Selain itu di beberapa kondisi, rekam jejak digital hanya menjadi elemen pendukung atau sampingan yang pada akhirnya dikonfirmasi kembali kepada pelamar terkait. Dengan demikian, belum tentu juga rekam jejak ini akhirnya membuat karyawan tersebut mendapat banyak penolakan saat melamar kerja.

"Ditolak (kerja) saya ragu ya. Jejak digital biasanya sangat tergantung dengan, pertama jenis perusahaan, profesi lama. Misalnya untuk lamaran jabatan Admin Support, saya ragu akan ditolak (kalau ada jejak digital buruk)," kata dia.

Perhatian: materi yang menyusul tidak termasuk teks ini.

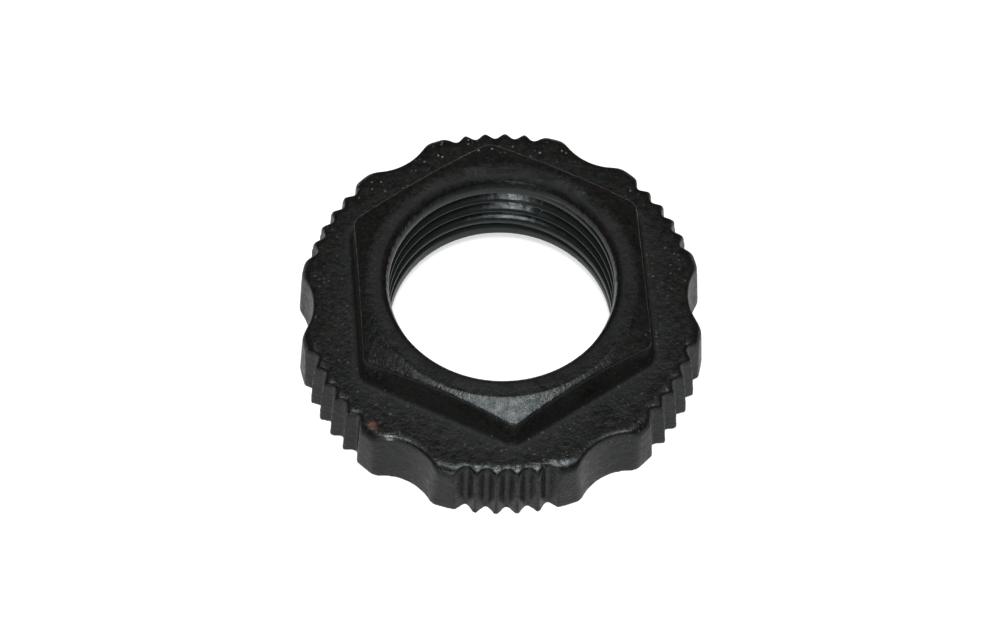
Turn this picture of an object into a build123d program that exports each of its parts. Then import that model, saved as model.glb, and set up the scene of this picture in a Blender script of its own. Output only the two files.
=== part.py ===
"""Knurled thumb nut: one casting, bored through, with a hexagon standing on a gripped flange.

Frame: millimetres, +Z up along the thread's axis, origin at the centre of the flat underside.
The middle group of grip grooves faces -Y.
"""
from build123d import *
import math
import os

# Driving dimensions
rim_radius = 16.9            # over the grip's teeth and shoulders, at the underside
rim_draft = 3.0              # degrees that the rim leans in towards the top
flange_height = 5.75         # underside to the flange's top face
top_edge_round = 0.85        # between the rim and the flange's top face
body_height = 9.3            # underside to the top face of the hexagon

grip_groups = 6              # groups of grooves, with a finger recess between each two
grooves_per_group = 5
groove_pitch = 5.87          # degrees between two grooves of a group
groove_opening = 88          # degrees between the two flanks of a groove
groove_root_round = 0.32
groove_depth = 0.67          # below the rim, at the underside
groove_lean = 4.8            # degrees that a groove's floor leans in towards the top

recess_radius = 4.3          # finger recess, as an arc in plan
recess_depth = 1.07          # below the rim, at the underside
recess_draft = 4.5           # degrees that the recess wall leans in towards the top
shoulder_round = 1.4         # convex round where a recess runs out into the rim
turning_allowance = 0.03     # left on the cast wall outside the rim

hex_across_flats = 23.9      # at the hexagon's foot
hex_draft = 5.9              # degrees that its flats lean in
hex_corner_round = 1.3       # upright edges of the hexagon
hex_foot_round = 0.4         # inner corner between the hexagon and the flange
hex_turn = 2.7               # degrees that a corner stands past the middle of a group
crown_inner_radius = 11.15   # where the flat top ends and the chamfer on the corners starts
crown_angle = 18.5           # degrees that this chamfer falls towards the corners

bore_radius = 9.2            # crests of the M20 x 1.5 internal thread
top_lead_in = 0.65           # height of the 45 degree lead-in at the top
bottom_lead_in = 1.1         # height of the 45 degree lead-in at the underside


def moved_in(height, angle):
    """How far a wall that leans in by an angle moves over a height."""
    return height * math.tan(math.radians(angle))


def turned_flange():
    """The flange as turned: a drafted disc with a rounded top edge."""
    corner = rim_radius - moved_in(flange_height, rim_draft)
    round_centre = Vector(
        corner - moved_in(top_edge_round, (90 - rim_draft) / 2),
        flange_height - top_edge_round,
    )

    def on_round(angle):
        return round_centre + Vector(top_edge_round, 0).rotate(Axis.Z, angle)

    with BuildPart() as flange:
        with BuildSketch(Plane.XZ):
            with BuildLine():
                Polyline((0, flange_height), (0, 0), (rim_radius, 0), on_round(rim_draft))
                ThreePointArc(on_round(rim_draft), on_round(45 + rim_draft / 2), on_round(90))
                Line(on_round(90), (0, flange_height))
            make_face()
        revolve(axis=Axis.Z)
    return flange.part


def recessed_blank():
    """The casting's wall before it is turned: finger recesses with rounded shoulders."""
    cast_radius = rim_radius + turning_allowance
    centre = rim_radius - recess_depth + recess_radius
    standing = (Align.CENTER, Align.CENTER, Align.MIN)
    with BuildPart() as blank:
        Cone(
            cast_radius,
            cast_radius - moved_in(flange_height, rim_draft),
            flange_height,
            align=standing,
        )
        with PolarLocations(centre, grip_groups, start_angle=-90 + 180 / grip_groups):
            Cone(
                recess_radius,
                recess_radius + moved_in(flange_height, recess_draft),
                flange_height,
                align=standing,
                mode=Mode.SUBTRACT,
            )
        walls = blank.faces().filter_by(GeomType.CONE)
        level_faces = blank.faces().filter_by(GeomType.PLANE)
        fillet(walls.edges() - level_faces.edges(), shoulder_round)
    return blank.part


def grip_grooves():
    """One V-shaped trough for each groove of the grip, standing on the rim and leaning in."""
    half_opening = math.radians(groove_opening / 2)
    root_end = groove_root_round * Vector(-math.sin(half_opening), math.cos(half_opening))
    flank_end = root_end + 3 * Vector(math.cos(half_opening), math.sin(half_opening))
    with BuildPart() as cutter:
        with BuildSketch():
            with BuildLine():
                Polyline(root_end, flank_end, (flank_end.X, -flank_end.Y), (root_end.X, -root_end.Y))
                ThreePointArc((root_end.X, -root_end.Y), (-groove_root_round, 0), root_end)
            make_face()
        extrude(amount=2 * flange_height, both=True)
    trough = cutter.part.rotate(Axis.Y, -groove_lean)
    root_centre = rim_radius - groove_depth + groove_root_round
    troughs = []
    for group in range(grip_groups):
        for groove in range(grooves_per_group):
            offset = (groove - (grooves_per_group - 1) / 2) * groove_pitch
            angle = -90 + group * 360 / grip_groups + offset
            troughs.append(Rot(0, 0, angle) * Pos(root_centre, 0, 0) * trough)
    return troughs


def hexagon():
    """The drafted hexagon, with the nut chamfer on its corners."""
    reach = hex_across_flats
    with BuildPart() as boss:
        with BuildSketch():
            RegularPolygon(hex_across_flats / 2, 6, major_radius=False, rotation=-90 + hex_turn)
            fillet(vertices(), hex_corner_round)
        extrude(amount=body_height - flange_height, taper=hex_draft)
    boss_part = Pos(0, 0, flange_height) * boss.part
    with BuildPart() as crown:
        with BuildSketch(Plane.XZ):
            with BuildLine():
                Polyline(
                    (0, 0),
                    (0, body_height),
                    (crown_inner_radius, body_height),
                    (reach, body_height - moved_in(reach - crown_inner_radius, crown_angle)),
                    (reach, 0),
                    close=True,
                )
            make_face()
        revolve(axis=Axis.Z)
    return boss_part & crown.part


def bore():
    """The tapped hole, cut to the crests of its thread, with its two lead-ins."""
    with BuildPart() as hole:
        with BuildSketch(Plane.XZ):
            with BuildLine():
                Polyline(
                    (0, 0),
                    (bore_radius + bottom_lead_in, 0),
                    (bore_radius, bottom_lead_in),
                    (bore_radius, body_height - top_lead_in),
                    (bore_radius + top_lead_in, body_height),
                    (0, body_height),
                    close=True,
                )
            make_face()
        revolve(axis=Axis.Z)
    return hole.part


flange = turned_flange() & recessed_blank()
for trough in grip_grooves():
    flange -= trough

body = flange + hexagon()
flange_top = body.faces().filter_by_position(Axis.Z, flange_height, flange_height)[0]
hex_foot = flange_top.inner_wires()[0].edges()
nut = body.fillet(hex_foot_round, hex_foot) - bore()

os.makedirs("parts", exist_ok=True)
export_step(nut, "parts/nut_body.step")
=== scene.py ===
"""A knurled thumb nut lying on its flat face: one black cast ring, tapped through."""
import math

import bmesh
import bpy
from mathutils import Matrix, Vector


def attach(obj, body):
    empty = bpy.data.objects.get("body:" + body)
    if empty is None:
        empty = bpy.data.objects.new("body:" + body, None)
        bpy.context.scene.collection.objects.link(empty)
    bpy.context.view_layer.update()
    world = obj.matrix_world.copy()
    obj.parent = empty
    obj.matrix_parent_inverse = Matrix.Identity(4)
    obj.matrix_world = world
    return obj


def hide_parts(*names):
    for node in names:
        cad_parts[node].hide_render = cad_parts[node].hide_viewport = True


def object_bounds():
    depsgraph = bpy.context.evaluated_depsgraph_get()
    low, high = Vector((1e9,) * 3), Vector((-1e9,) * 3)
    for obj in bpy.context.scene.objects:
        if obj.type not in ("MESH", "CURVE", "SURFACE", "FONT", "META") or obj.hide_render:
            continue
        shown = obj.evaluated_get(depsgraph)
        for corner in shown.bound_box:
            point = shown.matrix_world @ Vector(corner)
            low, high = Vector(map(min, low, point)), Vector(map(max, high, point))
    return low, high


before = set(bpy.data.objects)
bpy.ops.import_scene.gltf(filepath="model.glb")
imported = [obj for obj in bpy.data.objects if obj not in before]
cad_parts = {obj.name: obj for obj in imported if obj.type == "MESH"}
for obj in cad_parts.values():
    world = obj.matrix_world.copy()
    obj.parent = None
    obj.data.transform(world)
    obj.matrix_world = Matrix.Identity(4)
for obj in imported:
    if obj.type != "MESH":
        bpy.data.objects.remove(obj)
cad_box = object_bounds()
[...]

"Tapi kalau jabatan dia Government Affair dan yang berhubungan dengan banyak pihak, iya akan dicek. Variabelnya tergantung company, jabatan levelnya. Realita lapangan paling ditanya, 'kamu betul ini? Waktu itu kejadiannya seperti apa? Oh ternyata nggak seperti yang terlihat'. Ini juga dengan catatan tergantung jabatan," sambungnya.

Menurutnya, rekam jejak digital memang menjadi salah satu pertimbangan HR dalam rekrutmen pegawai. Namun hal ini Kembali lagi pada posisi yang dilamar kandidat dan kebijakan perusahaan sendiri. Ada sejumlah posisi yang menurutnya cenderung diperiksa, seperti PR Specialist, Corporate Communication, Communication Specialist, dan posisi lainnya yang biasanya banyak bersinggungan dengan pihak eksternal.

Senada, Chairman Asosiasi Praktisi dan Profesional SDM Future HR, Audi Lumbantoruan menilai, karyawan tersbeut masih punya kesempatan untuk mencari pekerjaan berikutnya. Namun ada satu catatan penting, di mana Ketika karyawan telah mengakui kesalahannya dan meminta maaf kepada ang bersangkutan.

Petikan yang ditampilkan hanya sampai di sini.